During development of the program, it was mainly tested against some constructed test case just to see that it actually worked. This testing is described in more detail in chapter 4.3. When the program was finished, and it was established that it did work the way it should, it was natural to do more testing or experimentation on real-life data. First of all, this experimentation ensured that the program was able to cope with larger files and databases. The constructed test cases were generally small, and doing testing with larger files gave confidence that the program could cope with just about anything. Obviously, a larger file means that the program will need more time to read it, perform estimation on it, and then write the output file. Still, even with the largest files tested, any of these tasks would be done in a second or two, so the performance certainly seems to be good. It is hard to do more scientific measuring of the performance, as the time will depend a lot on the input data, and there is not really anything to compare it with.

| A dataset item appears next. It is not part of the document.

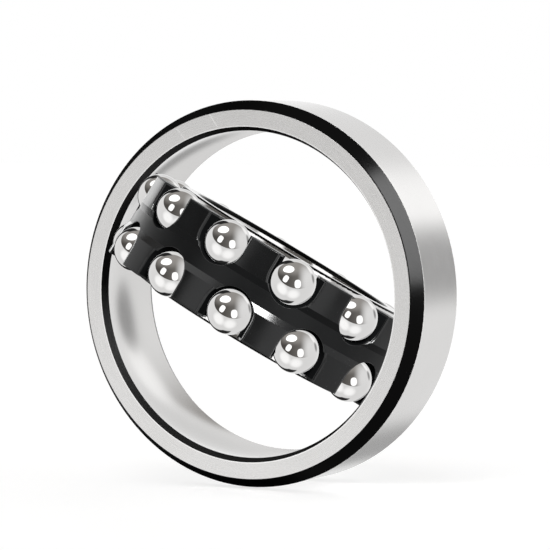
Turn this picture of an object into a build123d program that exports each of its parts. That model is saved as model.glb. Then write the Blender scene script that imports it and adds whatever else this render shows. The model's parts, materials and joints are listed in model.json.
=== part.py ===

More important and more interesting than that program was able to cope with larger files, the experimentation proved that the program really worked on real-life data. If it was not possible to get useful results for real-life data, the program would only be of purely academic interest, but with the results the program is able to give it should be worthy of use by genealogists.
In this subchapter there is an example of how a GEDCOM file may look after the program has performed date estimation on it. Figure 5.1 shows a fictional GEDCOM file that was given as input to the program. It contains three people with identifiers I1, I2 and I3 and a family with identifier F1. I1 is the husband in the family F1, I2 is the wife, while I3 is a child in the same family. It varies a lot from person to person how much information is specified about them. For example, I2 does not have any events like birth, christening, death or burial specified at all, while I1 has all of those events specified with exact dates.
Figure 5.1: Example GEDCOM file used as input to program
As explained in chapter 2.2, the program will insert default year ranges (from 0 to 9999) for all events that are not specified at all, and translate some of the specified dates to year ranges. For example, "AFT 1824" is translated to a year range from 1824 to 9999. Then, the estimation is started. When the estimation is complete, the program will write the output file, which will contain new values for some of the dates in the input file. Events that were not specified at all will have inserted with an estimated date. However, dates that could not be estimated closer by the program than they already were will not have been changed at all. The output file is shown in figure 5.2.
Figure 5.2: Example output GEDCOM file
As the GEDCOM in figure 5.2 shows, no changes has been made to I1 who already had all events specified with precise dates. I2 had however no events specified, and birth, christening, death and burial have all been added with estimated dates. For example, the birth has been estimated to be between 1774 and 1810. For I3, the dates specified for birth and death has been changed from the way they were specified using before/after to year ranges. The burial date has not been changed, while christening date has been added with an estimate. For the family, there are no changes.
Typically, the real-life databases that were used for testing would have a small number of inconsistencies in them that would lead to negative year ranges during estimation. (See chapter 2.2 for description of how these negative year ranges can arise.) Most of the databases only had one or two inconsistencies, while the maximum number encountered was four. The experimentation showed that subsets of the original GEDCOM were removed and stored in separate files, just as they were supposed to. These subsets would in most cases consist of a very small number of individuals and families. Typically, they would be one single individual, two individuals, or one individual and one family.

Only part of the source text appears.